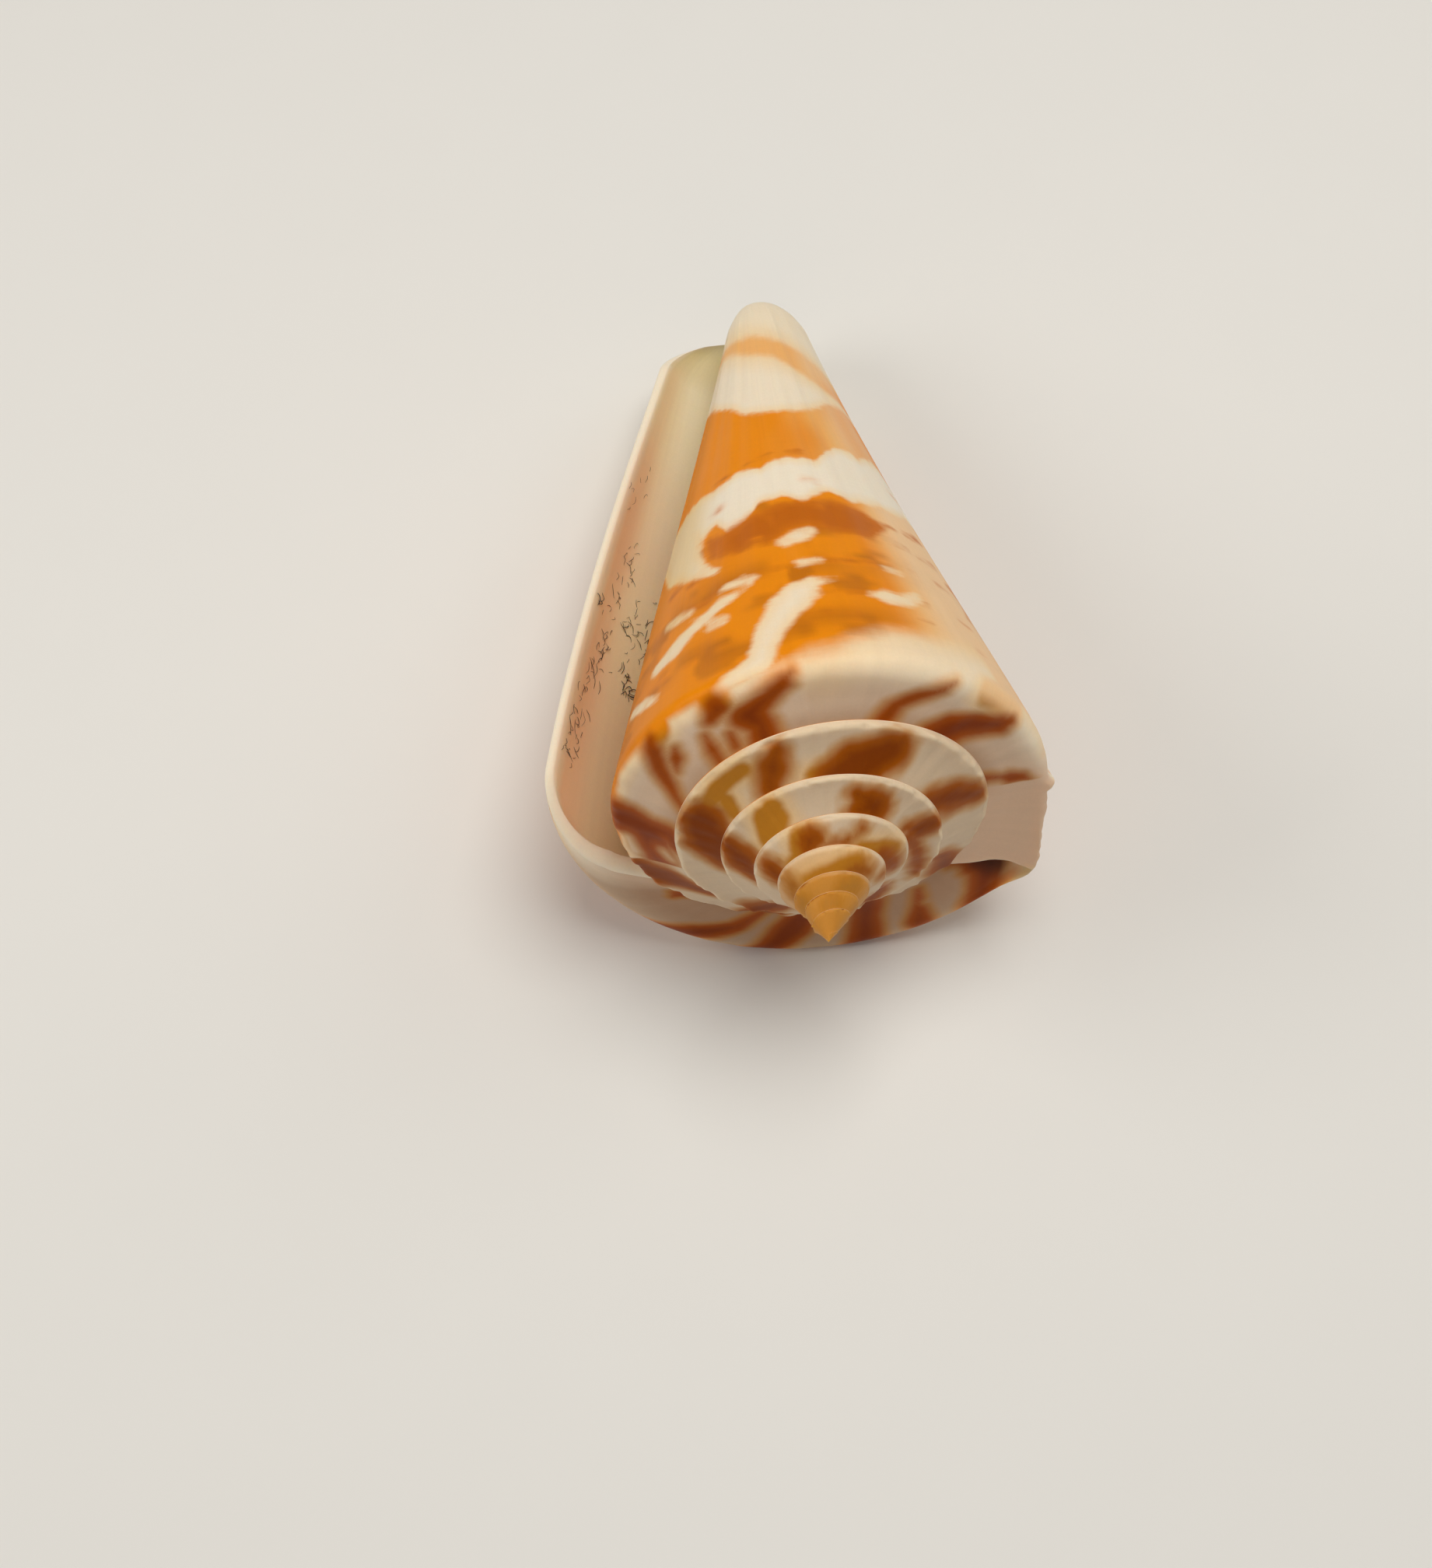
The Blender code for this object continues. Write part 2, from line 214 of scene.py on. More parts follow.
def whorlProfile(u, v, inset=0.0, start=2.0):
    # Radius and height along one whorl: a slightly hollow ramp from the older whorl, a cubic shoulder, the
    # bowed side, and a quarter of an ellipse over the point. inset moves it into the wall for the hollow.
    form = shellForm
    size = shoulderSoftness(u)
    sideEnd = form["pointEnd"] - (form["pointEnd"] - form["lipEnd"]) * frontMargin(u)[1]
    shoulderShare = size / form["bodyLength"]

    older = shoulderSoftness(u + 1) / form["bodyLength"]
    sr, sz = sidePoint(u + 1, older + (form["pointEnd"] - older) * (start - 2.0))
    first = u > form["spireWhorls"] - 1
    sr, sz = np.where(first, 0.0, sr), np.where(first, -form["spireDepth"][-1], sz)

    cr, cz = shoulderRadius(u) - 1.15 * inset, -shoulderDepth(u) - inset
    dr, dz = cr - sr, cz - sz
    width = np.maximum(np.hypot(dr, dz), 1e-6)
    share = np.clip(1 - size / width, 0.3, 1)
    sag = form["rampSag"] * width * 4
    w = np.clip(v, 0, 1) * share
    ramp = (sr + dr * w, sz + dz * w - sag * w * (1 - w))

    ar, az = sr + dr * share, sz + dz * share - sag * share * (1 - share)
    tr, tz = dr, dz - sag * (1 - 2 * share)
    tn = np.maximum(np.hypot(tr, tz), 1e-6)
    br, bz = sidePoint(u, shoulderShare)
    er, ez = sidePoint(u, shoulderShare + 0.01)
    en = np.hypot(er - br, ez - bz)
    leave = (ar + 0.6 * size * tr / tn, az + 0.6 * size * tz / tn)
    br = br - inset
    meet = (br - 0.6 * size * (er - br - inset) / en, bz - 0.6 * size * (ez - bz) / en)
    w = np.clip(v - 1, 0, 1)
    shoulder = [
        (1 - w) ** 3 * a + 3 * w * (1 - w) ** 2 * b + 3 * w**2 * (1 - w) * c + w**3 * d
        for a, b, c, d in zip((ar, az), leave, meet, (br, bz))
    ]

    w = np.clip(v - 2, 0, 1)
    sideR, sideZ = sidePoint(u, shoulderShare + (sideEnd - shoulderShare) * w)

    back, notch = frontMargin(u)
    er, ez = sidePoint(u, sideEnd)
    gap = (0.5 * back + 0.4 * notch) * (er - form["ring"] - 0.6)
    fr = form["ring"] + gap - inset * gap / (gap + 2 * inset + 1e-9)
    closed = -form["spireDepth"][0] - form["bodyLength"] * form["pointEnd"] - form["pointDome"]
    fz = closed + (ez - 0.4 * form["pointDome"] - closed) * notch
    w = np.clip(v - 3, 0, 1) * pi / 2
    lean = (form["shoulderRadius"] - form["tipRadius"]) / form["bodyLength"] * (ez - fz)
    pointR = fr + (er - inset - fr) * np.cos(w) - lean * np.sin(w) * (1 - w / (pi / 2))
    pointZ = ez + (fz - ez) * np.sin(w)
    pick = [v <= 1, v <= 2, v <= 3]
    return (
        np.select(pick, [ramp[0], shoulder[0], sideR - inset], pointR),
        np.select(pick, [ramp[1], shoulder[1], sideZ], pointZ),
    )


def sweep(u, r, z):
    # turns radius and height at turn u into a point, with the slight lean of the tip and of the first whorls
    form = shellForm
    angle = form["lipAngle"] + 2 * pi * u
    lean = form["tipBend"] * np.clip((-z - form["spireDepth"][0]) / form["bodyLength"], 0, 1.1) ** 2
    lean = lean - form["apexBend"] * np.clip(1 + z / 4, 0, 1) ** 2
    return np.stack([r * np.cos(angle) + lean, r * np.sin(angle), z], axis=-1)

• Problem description
Give the lines again, exactly as they stand, from the beginning of the data through the line with "ramp = (sr +".

• Complete response
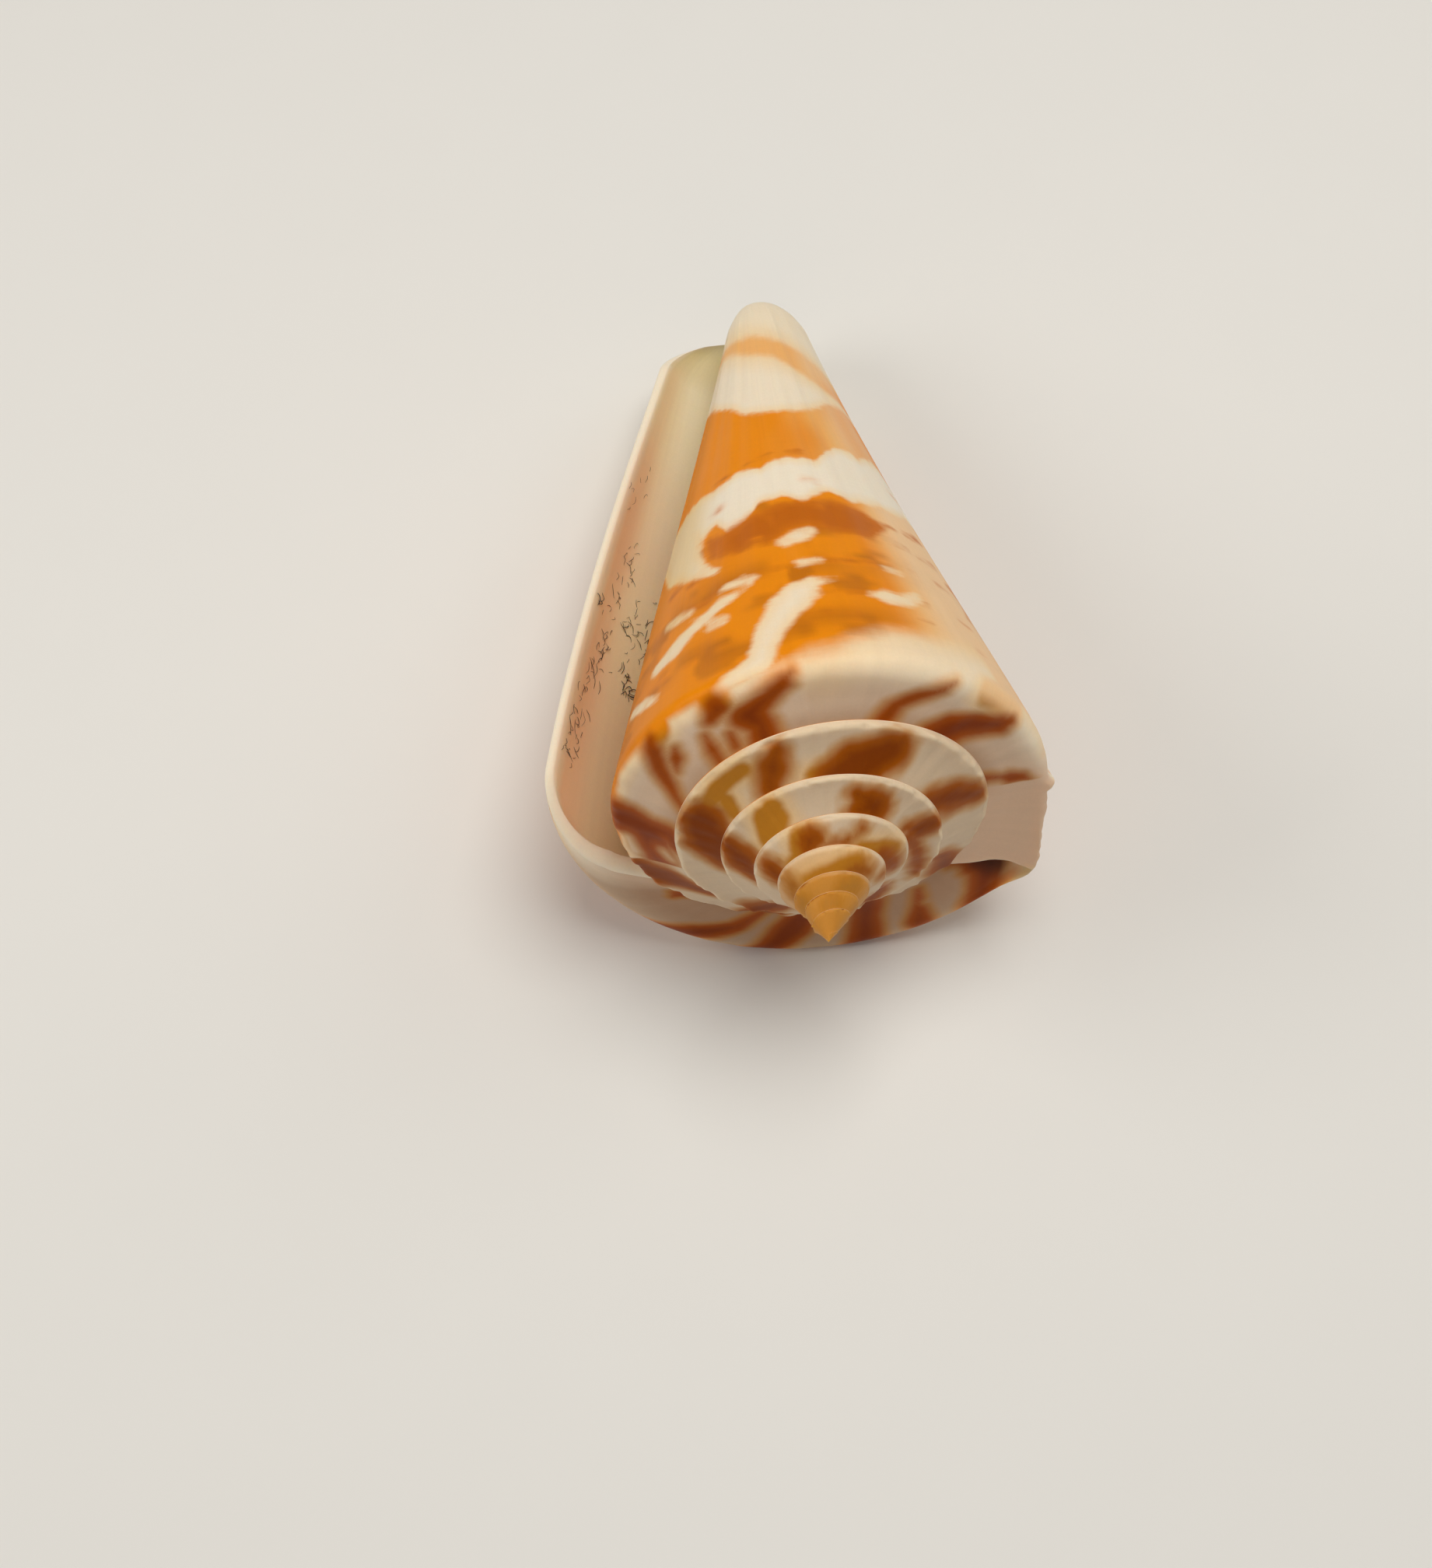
The Blender code for this object continues. Write part 2, from line 214 of scene.py on. More parts follow.
def whorlProfile(u, v, inset=0.0, start=2.0):
    # Radius and height along one whorl: a slightly hollow ramp from the older whorl, a cubic shoulder, the
    # bowed side, and a quarter of an ellipse over the point. inset moves it into the wall for the hollow.
    form = shellForm
    size = shoulderSoftness(u)
    sideEnd = form["pointEnd"] - (form["pointEnd"] - form["lipEnd"]) * frontMargin(u)[1]
    shoulderShare = size / form["bodyLength"]

    older = shoulderSoftness(u + 1) / form["bodyLength"]
    sr, sz = sidePoint(u + 1, older + (form["pointEnd"] - older) * (start - 2.0))
    first = u > form["spireWhorls"] - 1
    sr, sz = np.where(first, 0.0, sr), np.where(first, -form["spireDepth"][-1], sz)

    cr, cz = shoulderRadius(u) - 1.15 * inset, -shoulderDepth(u) - inset
    dr, dz = cr - sr, cz - sz
    width = np.maximum(np.hypot(dr, dz), 1e-6)
    share = np.clip(1 - size / width, 0.3, 1)
    sag = form["rampSag"] * width * 4
    w = np.clip(v, 0, 1) * share
    ramp = (sr + dr * w, sz + dz * w - sag * w * (1 - w))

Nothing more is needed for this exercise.